Marcia congiunta arabo-israeliana per la pace
07 febbraio 2017
Migliaia di persone in strada per chiedere la fine delle demolizione forzate dei villaggi palestinesi
Migliaia di persone, arabi e ebrei, hanno marciato insieme sabato sera a Tel Aviv per protestare contro le demolizione delle case nei villaggi di Kalansua e Umm al-Hiran nelle ultime settimane,e contro le ulteriori misure per demolirne altre.
Secondo gli organizzatori hanno partecipato circa 5.000 manifestanti in un corteo che si è snodato fino a piazza Dizengoff.

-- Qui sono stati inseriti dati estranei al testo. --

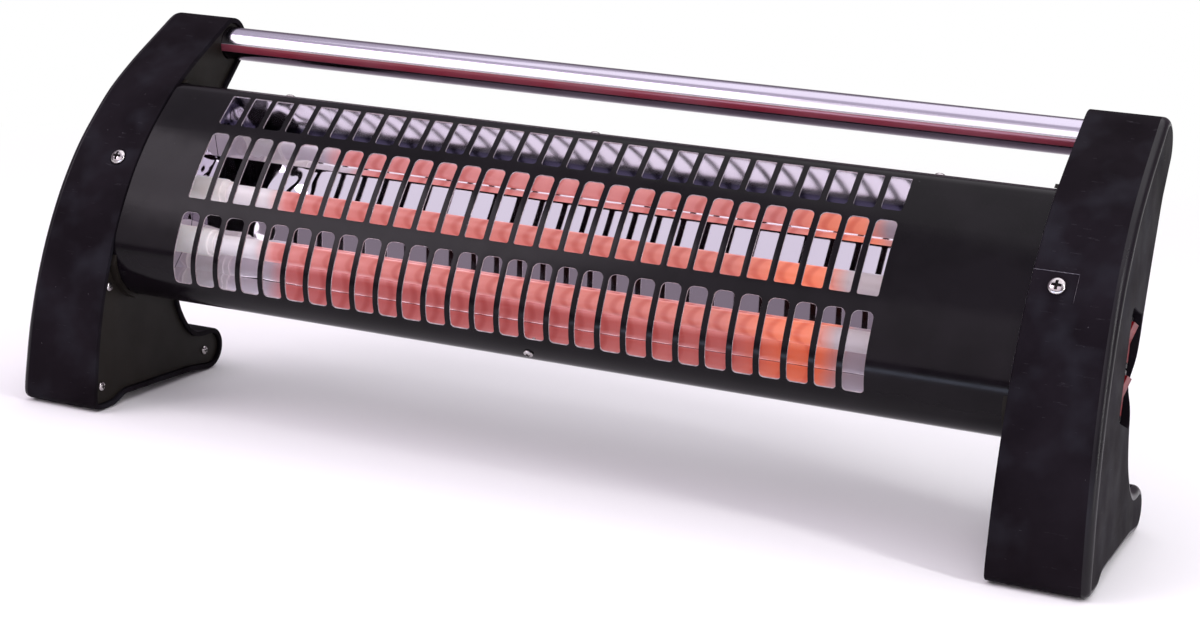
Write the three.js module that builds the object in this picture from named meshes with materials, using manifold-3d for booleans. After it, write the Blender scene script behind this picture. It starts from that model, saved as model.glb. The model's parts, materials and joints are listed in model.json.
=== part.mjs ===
// Quartz tube room heater: two plastic legs carry a slotted sheet-metal body
// and a chromed handle tube. Millimetres, +Z up, +X towards the control end.
// Sided pieces are drawn for the control end and mirrored for the other one.

import * as THREE from 'three';
import { mergeGeometries, mergeVertices } from 'three/addons/utils/BufferGeometryUtils.js';
import Module from 'manifold-3d';

const wasm = await Module();
wasm.setup();

// Overall layout
const legSpan = 453.3;            // between the inner faces of the two legs
const handleSetback = 121.1;      // handle axis behind the toe of the leg
const handleHeight = 174.0;       // handle axis above the sole of the leg
const handleRadius = 8.45;
const handleWall = 1.0;
const neckWall = 4.5;             // plastic round the handle at the top of the leg
const fitGap = 0.3;               // air between pieces that touch
const cutOverrun = 2.0;           // how far a cutter runs past what it cuts

// Legs
const legFootWidth = 44.9;        // along the heater, at the sole
const legTopWidth = 37.1;         // the same at the handle axis
const legWall = 2.5;
const legEdgeRadius = 3.6;        // round of the outer edge
const coverRecess = 1.6;          // inner cover below the rim of the leg
const coverThickness = 2.0;
const socketDepth = 24.0;         // handle tube inside the leg
const heelRadius = 10.9;
const bossRadius = 3.6;
const padLength = 30.0;
const padWidth = 8.0;
const padThickness = 2.0;
const padProud = 0.8;             // pad below the sole
const padRound = 2.5;

// Body
const bodySetback = 1.0;          // body front behind the front edge of the legs
const bodyRearMargin = 6.5;       // body back in front of the rear edge of the legs
const bodyBottom = 53.8;          // above the sole
const bodyDrop = 16.4;            // top of the body below the handle axis
const sheet = 0.8;
const lowerBendRadius = 25.0;
const topBendRadius = 10.5;
const rearBendRadius = 8.0;
const topSlope = 14 * Math.PI / 180;
const collarWall = 1.8;
const collarProud = 2.2;          // collar of the cover past the rim of the leg

// Slots of the front sheet
const slotPitch = 12.75;
const slotBar = 3.0;
const slotRound = 1.8;
const slotInset = { left: 34.35, right: 61.95 };   // plain sheet beside the slots

// Rows of slots in shares of the body's height. Each pair is bottom, top.
const lowRowShares = [0.1435, 0.4778];
const midRowShares = [0.5395, 0.8227];
const topRowShares = [0.8613, 0.9788];

// Vents of the back panel
const ventInset = 70.65;          // plain panel beside the vents
const ventPitch = 26.0;
const ventLength = 18.0;
const ventHeight = 3.0;
const ventRowSpacing = 13.0;
const ventRows = 2;

// Heating unit
const unitInset = { left: 17.35, right: 39.95 };   // reflector from the legs
const mirrorSheet = 0.8;
const tubeRadius = 5.0;
const tubeWall = 1.1;
const tubeSetback = 23.9;         // tube axes behind the front sheet
const tubeSpacing = 26.2;
const coilInset = 33.7;           // coil from the end of its tube
const coilTailRadius = 0.8;
const capRadius = 7.0;
const capNoseRadius = 6.1;
const capNoseLength = 3.0;
const capLength = 33.0;
const capOverhang = 6.0;          // cap outside the end of the reflector
const capSocket = 13.0;           // tube inside the cap
const wireRadius = 1.3;
const wireInCap = 8.0;
const wireBehind = 20.5;          // return wire behind the tube axes
const wireSpread = 5.0;           // between the two wires of a switch and its middle
const wireRun = 14.0;             // straight wire inside the leg

// Switches and safety switch
const recessLength = 50.0;
const recessWidth = 25.0;
const recessDepth = 5.0;
const recessRound = 4.0;
const recessTurn = 2.73 * Math.PI / 180;     // recess steeper than the leg's rear edge
const recessMargin = 14.94;       // middle of the recess from the rear edge of the leg
const recessRise = 32.2;          // middle of the recess above the bottom of the body
const switchPitch = 23.4;
const bezelLength = 22.4;
const bezelWidth = 15.0;
const bezelThickness = 1.6;
const bezelLip = 0.6;             // bezel round the switch body
const switchBodyDepth = 12.0;     // behind the floor of the recess
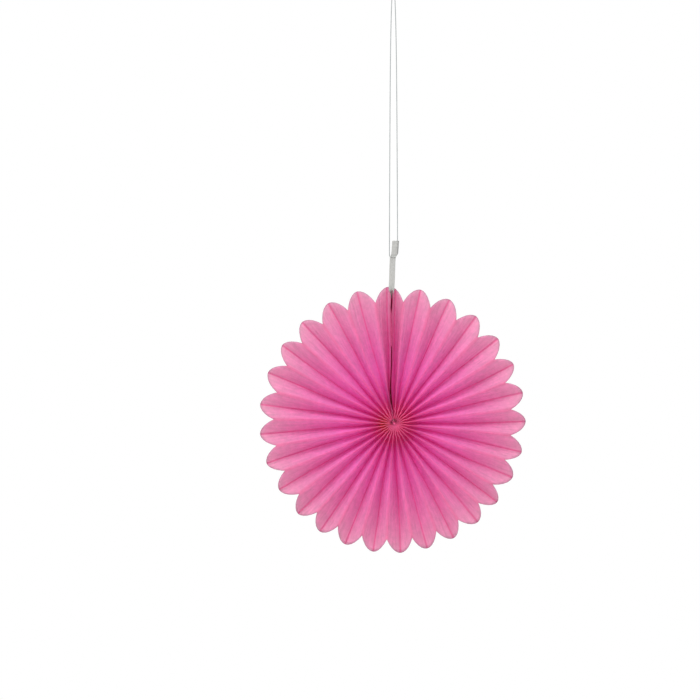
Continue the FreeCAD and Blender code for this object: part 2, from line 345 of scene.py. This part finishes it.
def fibre_group():
    """Thin paper's own texture: a cloudy mottle with fine fibres in it, as a mask from 0 to 1."""
    group = bpy.data.node_groups.new("paper_fibre", "ShaderNodeTree")
    group.interface.new_socket("Cloud Scale", in_out="INPUT", socket_type="NodeSocketFloat")
    group.interface.new_socket("Mottle", in_out="OUTPUT", socket_type="NodeSocketFloat")
    nodes, links = group.nodes, group.links
    entry, leave = nodes.new("NodeGroupInput"), nodes.new("NodeGroupOutput")
    place = nodes.new("ShaderNodeTexCoord")
    cloud, fine = nodes.new("ShaderNodeTexNoise"), nodes.new("ShaderNodeTexNoise")
    for noise, detail, distortion in ((cloud, 6, 0.4), (fine, 3, 1.5)):
        noise.inputs["Detail"].default_value = detail
        noise.inputs["Distortion"].default_value = distortion
        links.new(place.outputs["Object"], noise.inputs["Vector"])
    links.new(entry.outputs["Cloud Scale"], cloud.inputs["Scale"])
    fine.inputs["Scale"].default_value = 1500
    both = nodes.new("ShaderNodeMix")
    both.inputs["Factor"].default_value = 0.42
    links.new(cloud.outputs["Fac"], both.inputs["A"])
    links.new(fine.outputs["Fac"], both.inputs["B"])
    links.new(both.outputs["Result"], leave.inputs["Mottle"])
    return group


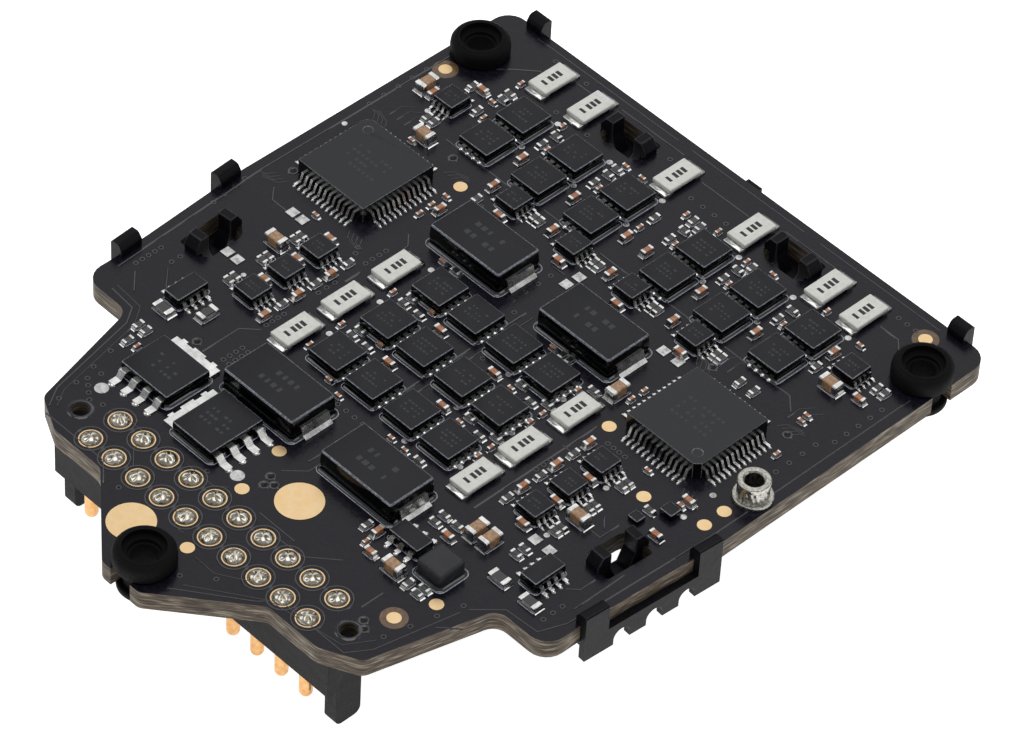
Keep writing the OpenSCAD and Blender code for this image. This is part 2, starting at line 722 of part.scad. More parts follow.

Ad organizzare la giornata sono state associazioni ebraiche e arabe in maniera congiunta, segnale della nuova fase di questa lotta civile che vede le due comunità protestare fianco a fianco contro le distruzioni di edifici fortemente volute dal governo guidato da Benjamin Nethanyau. Le motivazioni per gli abbattimenti sono solitamente legate a questioni di presunta sicurezza e agibilità degli edifici, mentre in realtà le associazioni denunciano la sistematica e programmata distruzione degli edifici arabi, in maniera tale da garantire una presenza solamente ebraica in aree sempre più vaste di Israele.
Gli interventi dal palco sono stati in lingua araba e ebraica, così come le bandiere che sventolavano portavano i colori dei due popoli.
Amal Abu Sa’ad, vedova di Yakub Abu al-Kiyan, ucciso il mese scorso durante le operazioni di demolizione del villaggio beduino di Ummal-Hiran, nel Negev, era fra la folla ed ha espresso i propri sentimenti ai microfoni: «E’ importante per me stare qui in mezzo a voi, per trasmettere tutti insieme un messaggio chiaro al primo ministro e ai suoi ministri. Nonostante il loro incitamento selvaggio e le discriminazioni nei servizi offerti e nei diritti vilipesi non riusciranno a dividere i cittadini di questo paese. Tutti voi che siete qui oggi siete la prova che ebrei e arabi possono e vogliono vivere insieme con uguaglianza».
La donna ha chiesto al governo di istituire una commissione d’inchiesta indipendente per indagare sulle modalità di evacuazione di Umm al-Hiran. L’incidente che ha coinvolto suo marito ha contorni ancora poco chiari: l’uomo, in auto, stava tentando di recuperare effetti personali dalle baracche durante l’improvvisa e violenta azione dei militari, ed ha forzato un blocco stradale. Immediata la reazione della polizia che ha sparato uccidendo al-Kiyan, la cui auto ha però continuato nella corsa investendo e uccidendo a sua volta un poliziotto israeliano. Si tratta delle ennesime vittime di un conflitto lungo e dannoso. E’ in crescita il numero di fedeli ebrei che partecipano a simili manifestazioni, con la volontà di denunciare le violenze delle forze speciali e le iniquità delle demolizioni forzose degli edifici e degli insediamenti arabi.
Dalla nascita di questa lista comune che raggruppa molte associazioni ebraiche e palestinesi è cresciuta dalle due parti la consapevolezza dell’importanza strategica del movimento, soprattutto nella costruzione di ponti per il dialogo e la cooperazione con le forze democratiche nella società israeliana.
In barba a quanto appena detto, la Knesset, il parlamento israeliano, ha approvato la norma che legalizza in maniera retroattiva migliaia di abitazioni israeliane in Cisgiordania, illegali secondo il diritto internazionale perché costruite in aree che dovrebbero essere di proprietà araba. Critiche giungono anche da parte israeliana, con il procuratore generale Avichai Mandelblit che ha definito tale norma incostituzionale.